## Supplied information:
>>>>
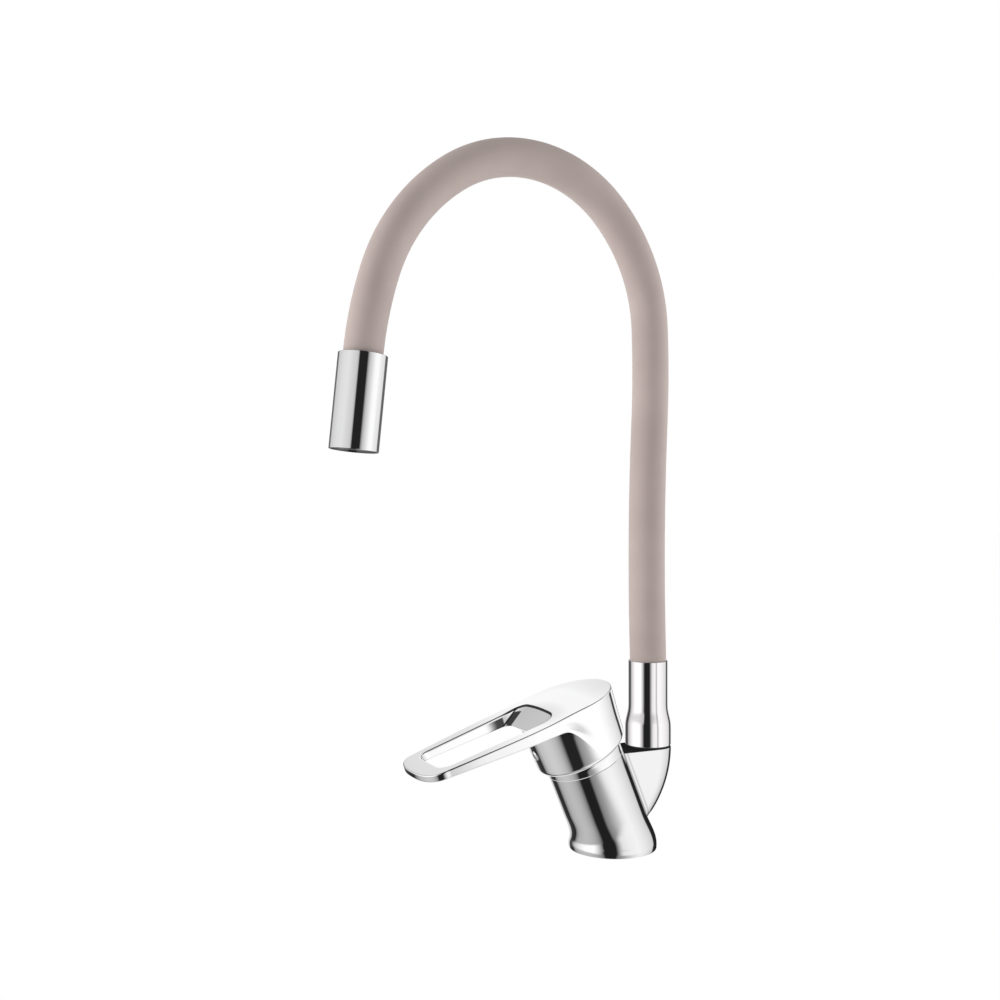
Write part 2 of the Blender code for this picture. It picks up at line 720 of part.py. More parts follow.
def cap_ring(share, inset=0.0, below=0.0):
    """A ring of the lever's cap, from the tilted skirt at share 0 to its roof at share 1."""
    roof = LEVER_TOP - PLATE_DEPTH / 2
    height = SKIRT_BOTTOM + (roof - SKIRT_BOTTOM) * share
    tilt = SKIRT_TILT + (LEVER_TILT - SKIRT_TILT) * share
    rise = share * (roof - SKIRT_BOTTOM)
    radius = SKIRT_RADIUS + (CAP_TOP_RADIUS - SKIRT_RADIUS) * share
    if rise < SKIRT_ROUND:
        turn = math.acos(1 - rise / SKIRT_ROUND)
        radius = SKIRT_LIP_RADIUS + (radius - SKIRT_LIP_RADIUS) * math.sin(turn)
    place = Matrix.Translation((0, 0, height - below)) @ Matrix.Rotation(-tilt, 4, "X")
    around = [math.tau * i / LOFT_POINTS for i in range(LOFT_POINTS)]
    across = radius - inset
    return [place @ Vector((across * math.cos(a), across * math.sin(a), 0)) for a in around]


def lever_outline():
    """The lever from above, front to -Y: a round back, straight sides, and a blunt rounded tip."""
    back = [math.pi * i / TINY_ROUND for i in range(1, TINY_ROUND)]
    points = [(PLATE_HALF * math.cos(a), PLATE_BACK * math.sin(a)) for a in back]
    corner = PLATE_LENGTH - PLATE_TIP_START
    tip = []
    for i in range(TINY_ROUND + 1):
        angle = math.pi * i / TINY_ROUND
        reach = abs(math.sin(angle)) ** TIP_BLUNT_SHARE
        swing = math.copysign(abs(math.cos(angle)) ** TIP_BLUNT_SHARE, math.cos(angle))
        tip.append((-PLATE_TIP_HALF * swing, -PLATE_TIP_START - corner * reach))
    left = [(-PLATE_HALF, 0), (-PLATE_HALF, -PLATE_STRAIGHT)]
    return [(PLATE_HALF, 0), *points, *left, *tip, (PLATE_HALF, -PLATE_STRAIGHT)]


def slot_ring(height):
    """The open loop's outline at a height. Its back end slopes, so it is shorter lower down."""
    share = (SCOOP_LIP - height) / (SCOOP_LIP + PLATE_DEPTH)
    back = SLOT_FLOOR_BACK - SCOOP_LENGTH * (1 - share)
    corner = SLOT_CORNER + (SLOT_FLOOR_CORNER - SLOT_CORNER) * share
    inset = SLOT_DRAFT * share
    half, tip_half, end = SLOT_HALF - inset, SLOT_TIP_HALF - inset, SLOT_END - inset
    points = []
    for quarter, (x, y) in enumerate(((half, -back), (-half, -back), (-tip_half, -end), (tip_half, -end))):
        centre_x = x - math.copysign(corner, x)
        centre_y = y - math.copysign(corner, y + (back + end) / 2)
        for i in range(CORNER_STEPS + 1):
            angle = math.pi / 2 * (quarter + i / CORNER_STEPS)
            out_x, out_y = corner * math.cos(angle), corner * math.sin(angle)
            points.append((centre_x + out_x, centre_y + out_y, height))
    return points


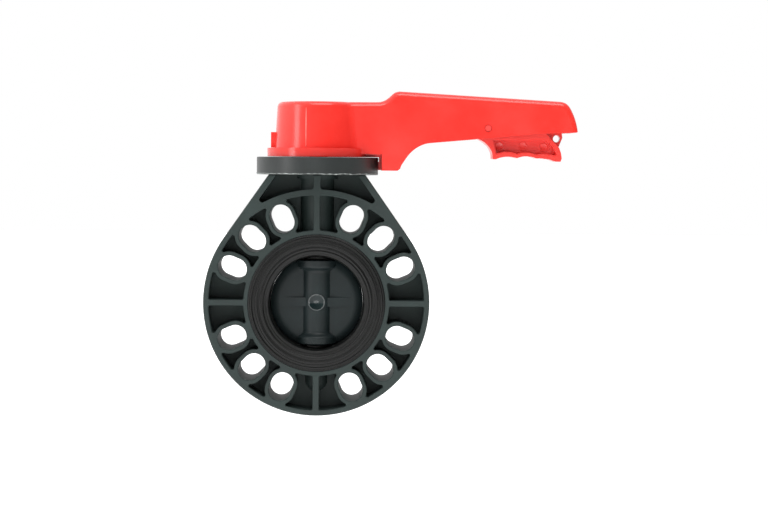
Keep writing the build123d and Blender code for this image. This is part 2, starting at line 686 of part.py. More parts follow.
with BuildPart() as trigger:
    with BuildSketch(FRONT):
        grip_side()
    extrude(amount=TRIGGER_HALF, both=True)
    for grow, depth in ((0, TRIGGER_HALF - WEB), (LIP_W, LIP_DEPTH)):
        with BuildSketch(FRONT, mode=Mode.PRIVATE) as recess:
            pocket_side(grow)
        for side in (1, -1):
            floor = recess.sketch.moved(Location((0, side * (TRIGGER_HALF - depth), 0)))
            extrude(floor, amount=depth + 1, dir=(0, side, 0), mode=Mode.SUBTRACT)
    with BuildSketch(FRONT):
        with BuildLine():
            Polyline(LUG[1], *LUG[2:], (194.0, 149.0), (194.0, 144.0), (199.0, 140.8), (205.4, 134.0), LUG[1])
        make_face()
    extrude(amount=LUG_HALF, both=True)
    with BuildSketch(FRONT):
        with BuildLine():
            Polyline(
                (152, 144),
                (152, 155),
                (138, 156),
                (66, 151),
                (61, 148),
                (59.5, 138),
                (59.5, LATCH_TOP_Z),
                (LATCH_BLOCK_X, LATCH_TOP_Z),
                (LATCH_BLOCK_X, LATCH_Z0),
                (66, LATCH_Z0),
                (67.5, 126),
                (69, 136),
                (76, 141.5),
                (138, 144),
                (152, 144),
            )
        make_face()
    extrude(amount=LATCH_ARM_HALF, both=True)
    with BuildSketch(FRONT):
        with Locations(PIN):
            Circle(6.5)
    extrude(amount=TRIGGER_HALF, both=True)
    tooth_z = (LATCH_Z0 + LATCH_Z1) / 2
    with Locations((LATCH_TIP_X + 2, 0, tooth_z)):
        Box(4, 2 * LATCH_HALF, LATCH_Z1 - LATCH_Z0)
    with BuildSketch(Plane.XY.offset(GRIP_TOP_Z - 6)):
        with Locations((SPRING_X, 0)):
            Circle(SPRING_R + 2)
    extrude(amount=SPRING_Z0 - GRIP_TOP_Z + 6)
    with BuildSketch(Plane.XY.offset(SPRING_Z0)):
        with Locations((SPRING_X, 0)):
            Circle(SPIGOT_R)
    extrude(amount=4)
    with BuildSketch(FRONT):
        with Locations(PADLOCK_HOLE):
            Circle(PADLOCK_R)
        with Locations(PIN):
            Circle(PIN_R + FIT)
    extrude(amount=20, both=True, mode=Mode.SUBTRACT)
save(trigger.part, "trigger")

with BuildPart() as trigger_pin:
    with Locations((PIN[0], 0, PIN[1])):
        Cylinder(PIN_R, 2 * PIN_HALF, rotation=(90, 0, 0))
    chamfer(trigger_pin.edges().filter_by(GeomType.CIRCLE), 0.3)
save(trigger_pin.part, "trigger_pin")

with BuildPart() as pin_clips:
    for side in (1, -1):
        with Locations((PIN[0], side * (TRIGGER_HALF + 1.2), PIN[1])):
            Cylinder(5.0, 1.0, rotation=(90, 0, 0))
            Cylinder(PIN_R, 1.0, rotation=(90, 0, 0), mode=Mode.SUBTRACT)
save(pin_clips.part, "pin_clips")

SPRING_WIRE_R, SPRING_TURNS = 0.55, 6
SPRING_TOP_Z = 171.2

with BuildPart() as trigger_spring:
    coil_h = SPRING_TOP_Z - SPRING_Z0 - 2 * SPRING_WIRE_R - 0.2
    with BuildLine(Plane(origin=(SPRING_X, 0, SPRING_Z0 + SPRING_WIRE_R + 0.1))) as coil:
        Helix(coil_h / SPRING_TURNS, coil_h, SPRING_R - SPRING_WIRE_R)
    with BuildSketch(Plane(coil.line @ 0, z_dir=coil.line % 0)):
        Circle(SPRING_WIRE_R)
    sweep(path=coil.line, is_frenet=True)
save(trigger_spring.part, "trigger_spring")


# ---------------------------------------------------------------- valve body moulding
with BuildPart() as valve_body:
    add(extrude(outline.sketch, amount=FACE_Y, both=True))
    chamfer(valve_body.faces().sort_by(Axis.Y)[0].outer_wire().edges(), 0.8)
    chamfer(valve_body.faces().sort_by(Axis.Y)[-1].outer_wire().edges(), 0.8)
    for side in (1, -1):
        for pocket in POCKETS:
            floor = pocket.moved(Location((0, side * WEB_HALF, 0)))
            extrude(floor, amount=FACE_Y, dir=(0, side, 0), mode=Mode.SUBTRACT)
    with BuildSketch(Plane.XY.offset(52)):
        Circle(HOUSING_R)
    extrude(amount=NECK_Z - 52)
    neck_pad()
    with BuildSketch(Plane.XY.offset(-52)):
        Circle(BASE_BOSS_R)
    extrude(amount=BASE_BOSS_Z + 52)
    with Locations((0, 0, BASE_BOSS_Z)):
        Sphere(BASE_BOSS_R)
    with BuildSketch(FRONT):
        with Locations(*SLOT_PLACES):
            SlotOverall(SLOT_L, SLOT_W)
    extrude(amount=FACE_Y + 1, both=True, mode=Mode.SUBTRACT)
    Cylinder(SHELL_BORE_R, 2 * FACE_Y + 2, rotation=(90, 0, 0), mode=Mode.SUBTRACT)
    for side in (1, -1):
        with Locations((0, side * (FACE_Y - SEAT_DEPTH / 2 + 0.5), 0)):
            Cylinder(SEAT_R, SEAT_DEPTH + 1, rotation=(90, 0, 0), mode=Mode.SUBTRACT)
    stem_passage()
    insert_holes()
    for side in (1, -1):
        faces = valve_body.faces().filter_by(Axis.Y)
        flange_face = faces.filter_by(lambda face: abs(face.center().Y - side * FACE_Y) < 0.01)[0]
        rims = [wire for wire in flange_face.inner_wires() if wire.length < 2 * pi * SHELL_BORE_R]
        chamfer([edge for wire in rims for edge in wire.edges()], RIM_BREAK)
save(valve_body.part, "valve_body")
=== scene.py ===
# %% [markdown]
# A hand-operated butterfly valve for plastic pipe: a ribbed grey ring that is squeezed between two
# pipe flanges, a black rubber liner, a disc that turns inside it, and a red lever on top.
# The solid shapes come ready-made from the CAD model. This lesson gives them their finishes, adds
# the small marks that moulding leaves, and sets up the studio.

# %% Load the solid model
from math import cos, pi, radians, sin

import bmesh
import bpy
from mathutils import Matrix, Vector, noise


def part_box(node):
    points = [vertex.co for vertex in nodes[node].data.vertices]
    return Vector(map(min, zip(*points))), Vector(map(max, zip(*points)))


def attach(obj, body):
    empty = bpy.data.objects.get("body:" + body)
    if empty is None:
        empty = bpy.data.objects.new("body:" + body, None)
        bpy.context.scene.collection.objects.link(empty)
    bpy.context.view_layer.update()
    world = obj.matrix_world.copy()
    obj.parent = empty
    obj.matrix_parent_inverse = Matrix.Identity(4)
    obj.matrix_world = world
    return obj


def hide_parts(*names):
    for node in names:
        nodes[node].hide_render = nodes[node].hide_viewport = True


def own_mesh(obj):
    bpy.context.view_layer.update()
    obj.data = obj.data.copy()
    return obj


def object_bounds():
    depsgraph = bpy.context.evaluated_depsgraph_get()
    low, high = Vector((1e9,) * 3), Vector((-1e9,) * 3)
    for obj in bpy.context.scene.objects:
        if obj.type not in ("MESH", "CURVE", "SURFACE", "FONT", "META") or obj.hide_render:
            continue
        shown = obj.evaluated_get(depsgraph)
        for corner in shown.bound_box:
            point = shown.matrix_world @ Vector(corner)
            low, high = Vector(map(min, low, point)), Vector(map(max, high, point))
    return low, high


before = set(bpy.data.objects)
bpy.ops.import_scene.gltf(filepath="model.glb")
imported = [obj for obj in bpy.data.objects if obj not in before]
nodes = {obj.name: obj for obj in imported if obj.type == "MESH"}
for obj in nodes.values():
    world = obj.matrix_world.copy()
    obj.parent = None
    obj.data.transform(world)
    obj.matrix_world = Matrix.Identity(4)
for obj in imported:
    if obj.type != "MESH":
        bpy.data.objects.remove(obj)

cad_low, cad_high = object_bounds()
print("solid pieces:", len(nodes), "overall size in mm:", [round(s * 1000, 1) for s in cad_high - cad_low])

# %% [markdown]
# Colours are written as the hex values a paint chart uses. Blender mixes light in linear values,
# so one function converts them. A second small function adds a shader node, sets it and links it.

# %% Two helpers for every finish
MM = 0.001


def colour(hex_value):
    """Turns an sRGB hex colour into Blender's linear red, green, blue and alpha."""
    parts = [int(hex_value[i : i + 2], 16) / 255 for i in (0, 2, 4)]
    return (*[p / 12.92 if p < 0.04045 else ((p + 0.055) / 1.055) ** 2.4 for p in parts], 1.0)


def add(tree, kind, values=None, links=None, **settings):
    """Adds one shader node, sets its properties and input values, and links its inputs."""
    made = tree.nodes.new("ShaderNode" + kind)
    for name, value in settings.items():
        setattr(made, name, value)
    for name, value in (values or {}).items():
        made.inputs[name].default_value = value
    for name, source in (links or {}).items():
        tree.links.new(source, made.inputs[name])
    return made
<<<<
## Problem:
Give again only the lines from the one bearing "zip(*points))), Vector(map(max, zip(*points)))" through the one bearing "# so one function", exactly as they stand.

## Correct answer:
    return Vector(map(min, zip(*points))), Vector(map(max, zip(*points)))


def attach(obj, body):
    empty = bpy.data.objects.get("body:" + body)
    if empty is None:
        empty = bpy.data.objects.new("body:" + body, None)
        bpy.context.scene.collection.objects.link(empty)
    bpy.context.view_layer.update()
    world = obj.matrix_world.copy()
    obj.parent = empty
    obj.matrix_parent_inverse = Matrix.Identity(4)
    obj.matrix_world = world
    return obj


def hide_parts(*names):
    for node in names:
        nodes[node].hide_render = nodes[node].hide_viewport = True


def own_mesh(obj):
    bpy.context.view_layer.update()
    obj.data = obj.data.copy()
    return obj


def object_bounds():
    depsgraph = bpy.context.evaluated_depsgraph_get()
    low, high = Vector((1e9,) * 3), Vector((-1e9,) * 3)
    for obj in bpy.context.scene.objects:
        if obj.type not in ("MESH", "CURVE", "SURFACE", "FONT", "META") or obj.hide_render:
            continue
        shown = obj.evaluated_get(depsgraph)
        for corner in shown.bound_box:
            point = shown.matrix_world @ Vector(corner)
            low, high = Vector(map(min, low, point)), Vector(map(max, high, point))
    return low, high


before = set(bpy.data.objects)
bpy.ops.import_scene.gltf(filepath="model.glb")
imported = [obj for obj in bpy.data.objects if obj not in before]
nodes = {obj.name: obj for obj in imported if obj.type == "MESH"}
for obj in nodes.values():
    world = obj.matrix_world.copy()
    obj.parent = None
    obj.data.transform(world)
    obj.matrix_world = Matrix.Identity(4)
for obj in imported:
    if obj.type != "MESH":
        bpy.data.objects.remove(obj)

cad_low, cad_high = object_bounds()
print("solid pieces:", len(nodes), "overall size in mm:", [round(s * 1000, 1) for s in cad_high - cad_low])

# %% [markdown]
# Colours are written as the hex values a paint chart uses. Blender mixes light in linear values,
# so one function converts them. A second small function adds a shader node, sets it and links it.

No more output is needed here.